Words like “continuity” and “discontinuity” are simply too crude of instruments to address the texture and nuance necessary between different institutions. If I were to follow your logic, I would assume everything they were authorized to do (unless abrogated) transfers to me because, after all, we’re all “God’s people.” Do, then, you believe with Warfield that the children of believers remain in the covenant “because,” in Warfield’s words, “God nowhere put them out”? Do you practice the Feast of Weeks and the Feast of Booths, since the New Testament nowhere abrogates them? Do you maintain a NT office for priest? It wasn’t explicitly abrogated.
You and I could keep going back and forth with specific examples to prove our continuity or discontinuity point. But the reason I think (not dancing but) the hermeneutical question is a big deal is that great damage has been done to the church and its witness for 2000 years because Christians have too casually slapped down the “continuity” or “discontinuity” sticker. Marcion gave us a whole lot of discontinuity, as have liberals ever since. Roman Catholic priests, infant baptism, the Crusades, and prosperity gospel blessings have been the product of too much presumption toward continuity. Why not just acknowledge that the one God speaks in many times and in various ways…and that at different times he establishes different institutions (definition of an institution: an identity and behavior defining rule structure).
To the specifics of your email, then…
I’m not sure I entirely grasp your first ecclesiological point. We are grafted into Israel through the new covenant, yes. But we’re not talking about covenantal membership. We’re talking about the institutional authority of a gathering of believers in Christ’s name with the keys of the kingdom, and what they have been explicitly authorized to require of one another in those gatherings.
I agree with your theological point, basically, but I would argue that the entire temple apparatus as it was practice in Israel has passed away, replaced by Christ himself who is our temple. Nowhere does the New Testament do away with priests either, but as part of the temple apparatus, they passed away. So it strikes me as somewhat arbitrary to pick and choose from among the temple practices and apparatuses saying, “This we keep (dance); this we lose (priests).” No, the whole thing was fulfilled and subsumed by Christ.
To the historical point, I think church’s dependence on the various patterns of the synagogue have been a bit overplayed (at least since Presbyterians began doing it in the 18th or 19th century in order to justify the rule of elders). It does seems reasonable to assume that there would have been some overlap in the practices and governance of the synagogue and the church. (Were the synagogues known for performance dance? I was unaware of this, but fine.) The difficulty with equating synagogue and church, however, is several-fold. First, the New Testament never suggests the possibility. Second, there was no consistent leadership pattern in the synagogue, e.g. not every synagogue had elders. Third, the synagogue was not simply a religious but a community institution. Fourth, Jesus and the NT authors could have named and patterned the ekklesia after the synagogue. He had the language available to him. But he and they didn’t. From the Aramaic he chose the word for assembly, and they chose the Greek word for a political assembly. It’s a different institution than the synagogue, it’s a different institution than the temple. And for each we ask, “God, what would you command and require?”

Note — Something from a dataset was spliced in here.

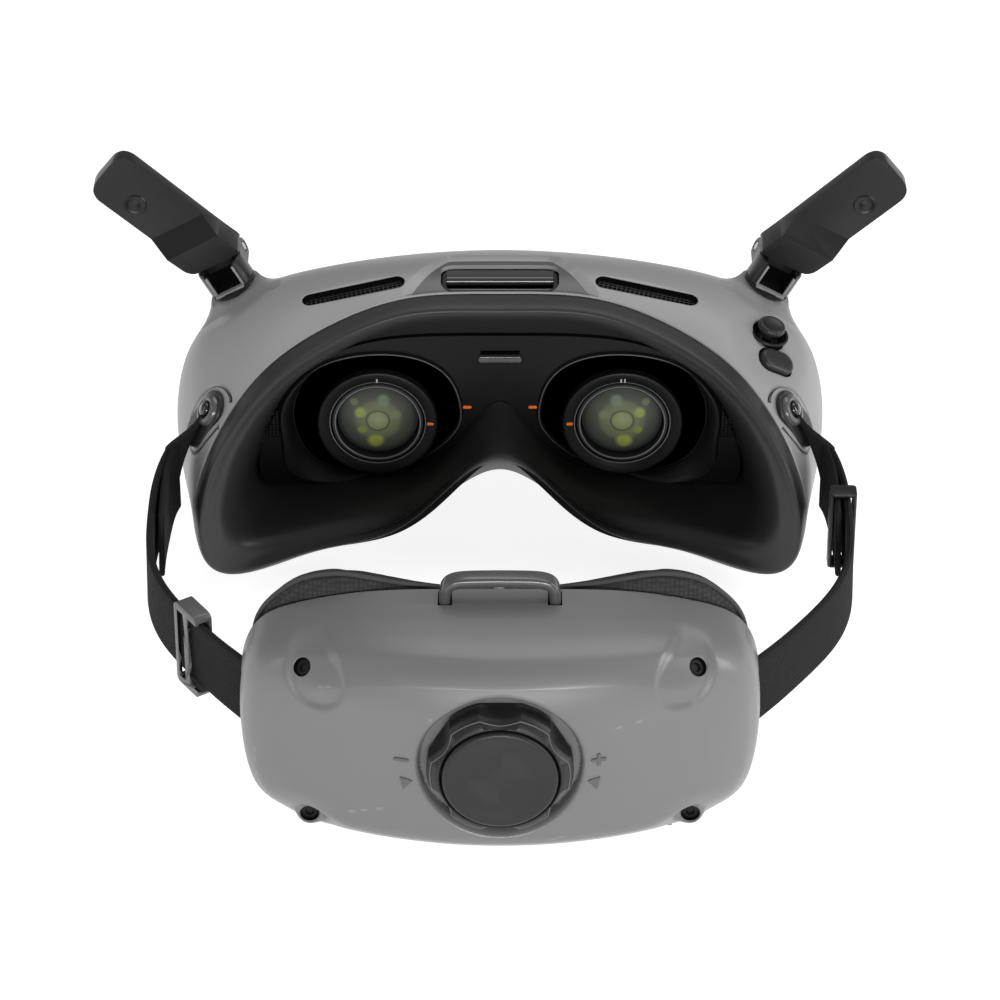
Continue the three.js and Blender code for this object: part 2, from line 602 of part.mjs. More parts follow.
// Slider on the left strap: a sleeve round the webbing with two windows in its outer face.
function strapBuckle() {
  const sleeve = box(0, 0, 0, 10.5, 4.6, STRAP_WIDTH + 4);
  const webbingWay = box(0, 0, 0, 14, 3, STRAP_WIDTH + 0.8);
  const windows = [box(-2.4, -3, 0, 2.8, 4, STRAP_WIDTH), box(4.6, -3, 0, 7.2, 4, STRAP_WIDTH)];
  const along = v3(6.1, -9, 0).normalize();
  const turn = new THREE.Matrix4()
    .makeBasis(along, v3(-along.y, along.x, 0), v3(0, 0, 1))
    .setPosition(-75.35, -101.5, STRAP_Z);
  return cut(sleeve, webbingWay, ...windows).applyMatrix4(turn);
}

// ---- battery pack ----
// Half outline of the pack's shell, [x, z] from the top centre round to the bottom centre.
const packOutline = [
  [0, 63.9], [14.5, 63.8], [31, 62.9], [45, 60.2], [55.5, 56], [61, 48.5], [62.8, 38],
  [62.7, 25], [60.3, 12], [54.5, 4.4], [46, 0.8], [33, 0], [16, 0], [0, 0],
];
const PACK_HALF_WIDTH = 62.8;
const PACK_MIDDLE_Z = 32;
// The pack is thickest in the middle. Its rear face leans a little towards the head at its top and its foot.
const packEdge = (x) => PACK_FRONT_Y + 2 * (x / 62) ** 2;
const packCrown = (x, z) => PACK_REAR_Y + 19 * (x / 62) ** 2 + 3 * smooth(z, 50, 62) + 6 * smooth(-z, -16, -4);

// Rings from the front edge to the knob's recess: share of the outline above and below the knob's axis, and
// share of the way back to the crown.
const packRings = [
  [1, 1, 0], [1, 1, 0.35], [0.99, 0.95, 0.6], [0.955, 0.84, 0.82], [0.88, 0.74, 0.95], [0.78, 0.63, 1],
];
const KNOB_RECESS = [[19.8, 5.2], [3.8, 5.2]]; // radius and depth
const KNOB_RECESS_MOUTH = 21;
const PACK_AROUND = 40;

function packGrid() {
  const outlineRings = packRings.map(([upper, lower, back]) => {
    const half = packOutline.map(([x, z]) => {
      const [px, pz] = [x * upper, mix(KNOB_Z, z, z > KNOB_Z ? upper : lower)];
      return v3(px, mix(packEdge(x), packCrown(px, pz), back), pz);
    });
    return Array.from({ length: PACK_AROUND }, (_, i) => curveAt(wholeLoop(half), true, i / PACK_AROUND));
  });
  const circleRing = (radius, yAt) =>
    Array.from({ length: PACK_AROUND }, (_, i) => {
      const a = (i / PACK_AROUND) * 2 * Math.PI;
      const [x, z] = [radius * Math.sin(a), KNOB_Z + radius * Math.cos(a)];
      return v3(x, yAt(x, z), z);
    });
  const recessRings = KNOB_RECESS.map(([radius, deep]) => circleRing(radius, () => PACK_REAR_Y + deep));
  const rings = [...outlineRings, circleRing(KNOB_RECESS_MOUTH, packCrown), ...recessRings];
  return Array.from({ length: PACK_AROUND }, (_, i) => rings.map((ring) => ring[i]));
}

// Each screw's place, and how far back its head lies.
const packScrewsAt = [[46.8, 55.6, -141], [46, 11, -140.6]];
const SCREW_END_Y = PACK_FRONT_Y - 3.4;
const SCREW_HEAD_R = 2;
const SCREW_HEAD_HEIGHT = 1.6;
const SCREW_R = 1.1;
const alongY = (radius, from, to, x, z, segments = 12) => disc(radius, from, to, segments).translate(x, 0, z);

function packScrew(x, z, head) {
  return join(
    alongY(SCREW_HEAD_R, head, head + SCREW_HEAD_HEIGHT, x, z),
    alongY(SCREW_R, head + 1, SCREW_END_Y, x, z, 8),
  );
}

function packShell() {
  const bosses = [];
  const bores = [];
  for (const [x, z, head] of packScrewsAt) {
    for (const px of [x, -x]) {
      bosses.push(alongY(3.2, head - 0.4, SCREW_END_Y + 0.6, px, z, 14));
      bores.push(alongY(SCREW_HEAD_R + GAP, PACK_REAR_Y, head + SCREW_HEAD_HEIGHT + GAP, px, z));
      bores.push(alongY(SCREW_R + GAP, PACK_REAR_Y, PACK_FRONT_Y, px, z, 8));
    }
  }
  const grid = packGrid();
  const filled = loft(grid[0].map((_, ring) => grid.map((column) => column[ring])));
  const shell = join(skin(grid, PACK_WALL), common(join(...bosses), filled));
  const strapSlots = [1, -1].map((side) => box(side * 61, -121.5, STRAP_Z, 7, 12, STRAP_WIDTH + 2));
  const loopHoles = [1, -1].map((side) => box(side * LOOP_HALF, -125, 64.6, 3.2, 5.6, 8));
  const portHole = box(...CHARGE_PORT_AT, 10, 6.6, 12);
  const powerHole = rod(3.5, 9, [0, 0, 1], 16).translate(...POWER_BUTTON_AT);
  return lightened(cut(shell, ...bores, ...strapSlots, ...loopHoles, portHole, powerHole), 0.06);
}

// An outline-shaped layer, smaller all round by `inset`, at a distance `offset` from the shell's edge.
function packLayer(inset, offset, around) {
  const [shareX, shareZ] = [1 - inset / PACK_HALF_WIDTH, 1 - inset / PACK_MIDDLE_Z];
  const half = packOutline.map(([x, z]) =>
    v3(x * shareX, packEdge(x) + offset, mix(PACK_MIDDLE_Z, z, shareZ)),
  );
  return Array.from({ length: around }, (_, i) => curveAt(wholeLoop(half), true, i / around));
}

// Flat tray that closes the pack towards the head; the straps pass through notches in its ends.
function packBase() {
  const tray = loft([packLayer(2.7, -2.2, 40), packLayer(2.7, -0.2, 40)]);
  const notches = [1, -1].map((side) => box(side * 60.5, -120, STRAP_Z, 9, 12, STRAP_WIDTH + 2));
  return cut(tray, ...notches);
}

// Cushion against the back of the head, with a raised bolster on each side that stands above the shell.
const cushionOutline = [
  [0, 62.2], [14.4, 63], [25, 64.2], [33, 65.6], [39.4, 66.4], [46, 65.4], [51.5, 62.6], [57.3, 56.6],
  [60.2, 49], [60.8, 38], [60, 24], [56.5, 11.5], [49.5, 5.4], [38, 3.4], [20, 3], [0, 3],
];
function headCushion() {
  const bolster = (x) => smooth(Math.abs(x), 6, 36);
  const layers = [[3.2, 0.2], [0.8, 1.8], [0, 3.4], [1.6, 6.5], [7, 9.2], [18, 10], [28, 9.4]];
  const layer = ([inset, out]) => {
    const [shareX, shareZ] = [1 - inset / PACK_HALF_WIDTH, 1 - inset / PACK_MIDDLE_Z];
    const half = cushionOutline.map(([x, z]) =>
      v3(x * shareX, packEdge(x) + out * (1 + 0.2 * bolster(x)), mix(PACK_MIDDLE_Z, z, shareZ)),
    );
    return Array.from({ length: 28 }, (_, i) => curveAt(wholeLoop(half), true, i / 28));
  };
  return loft(layers.map(layer));
}

// Loop for an optional top strap: a flat bar bent down at both ends into the shell.
const LOOP_HALF = 13.1;
function packLoop() {
  const path = [
    [-LOOP_HALF, -125, 61.6], [-LOOP_HALF, -125, 65.4], [-12.2, -124.9, 67.8], [-9.4, -124.8, 68.9],
    [0, -124.8, 69.2],
  ];
  const whole = [...path, ...path.slice(0, -1).reverse().map(([x, y, z]) => [-x, y, z])];
  const curve = new THREE.CatmullRomCurve3(whole.map((p) => v3(...p)), false, "catmullrom", 0.4);
  const steps = 18;
  const rings = Array.from({ length: steps + 1 }, (_, i) => {
    const [p, t] = [curve.getPoint(i / steps), curve.getTangent(i / steps)];
    const side = v3(-t.z, 0, t.x).normalize().multiplyScalar(1.2);
    return Array.from({ length: 8 }, (_, k) => {
      const a = ((k + 0.5) / 8) * 2 * Math.PI;
      return p.clone().addScaledVector(side, Math.cos(a)).add(v3(0, 2.3 * Math.sin(a), 0));
    });
  });
  return loft(rings);
}

const KNOB_LOBES = 6;
function sizeKnob() {
  const layers = [
    [16.8, -151.1, 0.6], [17.2, -152.2, 1.2], [17.4, -156.4, 1.6], [16.9, -158.4, 1.6], [15.6, -159.6, 1],
  ];
  const ring = ([radius, y, depth]) =>
    Array.from({ length: 48 }, (_, i) => {
      const a = (i / 48) * 2 * Math.PI;
      const r = radius - depth * (0.5 + 0.5 * Math.cos(KNOB_LOBES * a)) ** 2;
      return v3(r * Math.sin(a), y, KNOB_Z + r * Math.cos(a));
    });
  const well = alongY(14.2, -162, -155.6, 0, KNOB_Z, 28);
  return join(cut(loft(layers.map(ring)), well), alongY(3.2, -152, GEAR_Y - 1.8, 0, KNOB_Z, 14));
}
const knobCap = () =>
  turnedY([[0, -159.4], [6, -159.6], [10.5, -160.1], [13, -160.4], [13.8, -159.6], [13.8, -155.9], [0, -155.9]], 28)
    .translate(0, 0, KNOB_Z);

// The knob's pinion drives two racks: the upper one carries the left strap, the lower one the right.
// Turned clockwise as seen from behind, it draws both straps in.
const GEAR_Y = -142.2;
const PINION_R = 4.4;
const RACK_OFFSET = PINION_R + 3.9;
function knobPinion() {
  const teeth = Array.from({ length: 10 }, (_, i) =>
    box(0, 0, PINION_R + 0.4, 1.3, 2.6, 1.6).rotateY((i / 10) * 2 * Math.PI),
  );
  return join(disc(PINION_R, -1.3, 1.3, 20), ...teeth).translate(0, GEAR_Y, KNOB_Z);
}
const bandRack = (side) => box(side * 10, GEAR_Y + 0.4, KNOB_Z - side * RACK_OFFSET, 44, 1.8, 4);

const UPPER_CELL_Z = 46.6;
const LOWER_CELL_Z = 19.2;
const batteryCell = (z) => box(0, PACK_FRONT_Y - 3.4 - CELL[1] / 2, z, ...CELL);
const CHARGE_PORT_AT = [37.4, -129.4, 4.6];
const POWER_BUTTON_AT = [24.5, -130.5, 3];
// The board stands at the pack's right, with the charging socket at its foot facing down.
const chargeBoard = () => {
  const board = join(box(46.2, -127, 27.4, 16, 1.4, 24), box(39.6, -127, 9.4, 2.8, 1.4, 14));
  const socket = box(...CHARGE_PORT_AT, 9.2, 6, 7);
  return cut(join(board, socket), box(CHARGE_PORT_AT[0], CHARGE_PORT_AT[1] - 1, 1.5, 8, 2.1, 9));
};
const powerButton = () =>
  join(rod(3.2, 4, [0, 0, 1], 16), rod(3.9, 1, [0, 0, 1], 16).translate(0, 0, 1.5))
    .translate(POWER_BUTTON_AT[0], POWER_BUTTON_AT[1], 2.7);

// ---- assembly ----
const pair = (name, make, material) => {
  add(`right_${name}`, make(), material);
  add(`left_${name}`, mirrored(make()), material);
};

add("main_housing", mainHousing(), finishes.greyShell);
add("front_cover", frontCover(), finishes.glossBlack);
add("face_pad", facePad(), finishes.softRubber);
add("eyepiece_plate", eyepiecePlate(), finishes.blackMatte);
add("memory_card_socket", memoryCardSocket(), finishes.steel);
add("top_strap_bar", topStrapBar(), finishes.darkPlastic);
pair("vent_mesh", ventMesh, finishes.blackMatte);
pair("eyepiece_barrel", eyepieceBarrel, finishes.blackMatte);
pair("lens_cell", lensCell, finishes.darkPlastic);
pair("lens", lens, finishes.glass);
pair("display_panel", displayPanel, finishes.glossBlack);
pair("focus_wheel", focusWheel, finishes.darkPlastic);
add("main_board", mainBoard(), finishes.boardGreen);
add("heat_sink", heatSink(), finishes.aluminium);
add("fan_rotor", fanRotor(), finishes.darkPlastic);
add("joystick_rocker", joystickRocker(), finishes.darkPlastic);
add("joystick_stem", joystickStem(), finishes.darkPlastic);
add("joystick_cap", joystickCap(), finishes.darkPlastic);
add("back_button", backButton(), finishes.darkPlastic);
pair("antenna_stub", antennaStub, finishes.blackMatte);
pair("antenna_pin", antennaPin, finishes.steel);
pair("antenna_blade", antennaBlade, finishes.darkPlastic);
pair("antenna_cover", antennaCover, finishes.blackMatte);
pair("strap_anchor", strapAnchor, finishes.darkPlastic);
pair("strap_pin", strapPin, finishes.glossBlack);
pair("strap_front", () => strapPiece(strapFront, 6), finishes.webbing);
pair("strap_rear", () => strapPiece(strapRear, 14), finishes.webbing);
add("strap_keeper", strapKeeper(), finishes.darkPlastic);
add("strap_buckle", strapBuckle(), finishes.buckleGrey);
add("pack_shell", packShell(), finishes.greyShell);
add("pack_base", packBase(), finishes.darkPlastic);
add("head_cushion", headCushion(), finishes.cushionCloth);
add("pack_loop", packLoop(), finishes.buckleGrey);
add("size_knob", sizeKnob(), finishes.darkPlastic);
add("knob_cap", knobCap(), finishes.darkPlastic);
add("knob_pinion", knobPinion(), finishes.buckleGrey);
add("right_band_rack", bandRack(1), finishes.buckleGrey);
add("left_band_rack", bandRack(-1), finishes.buckleGrey);
add("upper_battery_cell", batteryCell(UPPER_CELL_Z), finishes.cellWrap);
add("lower_battery_cell", batteryCell(LOWER_CELL_Z), finishes.cellWrap);
add("charge_board", chargeBoard(), finishes.boardGreen);
add("power_button", powerButton(), finishes.darkPlastic);
packScrewsAt.forEach(([x, z, head], row) => {
  const height = ["upper", "lower"][row];
  add(`right_${height}_screw`, packScrew(x, z, head), finishes.steel);
  add(`left_${height}_screw`, packScrew(-x, z, head), finishes.steel);
});

// The origin is the middle of the footprint, on the table.
const extent = new THREE.Box3().setFromObject(root);
root.position.set(0, -(extent.min.y + extent.max.y) / 2, -extent.min.z);

export default root;
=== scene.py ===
import math

import bpy
import numpy as np
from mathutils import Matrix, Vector
from mathutils.bvhtree import BVHTree


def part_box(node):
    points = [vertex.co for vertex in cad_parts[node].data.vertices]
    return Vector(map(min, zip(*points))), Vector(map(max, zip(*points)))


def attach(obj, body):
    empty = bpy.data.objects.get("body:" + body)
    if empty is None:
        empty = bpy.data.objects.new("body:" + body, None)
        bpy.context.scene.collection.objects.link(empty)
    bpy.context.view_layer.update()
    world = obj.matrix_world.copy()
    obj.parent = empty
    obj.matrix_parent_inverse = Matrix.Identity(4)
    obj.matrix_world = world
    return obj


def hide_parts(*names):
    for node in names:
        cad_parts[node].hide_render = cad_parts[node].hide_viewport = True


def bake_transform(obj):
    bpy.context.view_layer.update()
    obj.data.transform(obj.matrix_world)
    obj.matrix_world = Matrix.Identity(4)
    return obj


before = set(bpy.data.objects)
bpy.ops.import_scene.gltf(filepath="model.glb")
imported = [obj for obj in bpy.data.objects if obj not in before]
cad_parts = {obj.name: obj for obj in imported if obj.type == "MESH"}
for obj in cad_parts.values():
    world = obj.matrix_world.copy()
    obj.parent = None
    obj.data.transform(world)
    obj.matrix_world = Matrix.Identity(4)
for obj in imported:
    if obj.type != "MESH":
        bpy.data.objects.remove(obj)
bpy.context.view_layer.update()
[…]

Let me clarify one last thing. I don’t have a problem with the kind of dancing that would be a natural movement of the body when singing. I do have reservations about performance dancing as a distinct element - what was called liturgical dance that was popular in some churches in the 80s and 90s. It was essentially a ballet performance. And I’m suggesting this has no more place in a church service than wheeling in a basketball hoop and shooting free throws as an act of praise to God during the church gathering. Bounce around and shake as you sing in ways that are culturally expected and normal, fine. But keep the special performances at home.
I hope this clarifies a few points, and persuades you utterly of the good sense of my position! But, ah, perhaps it won’t. I remain grateful for the dialogue.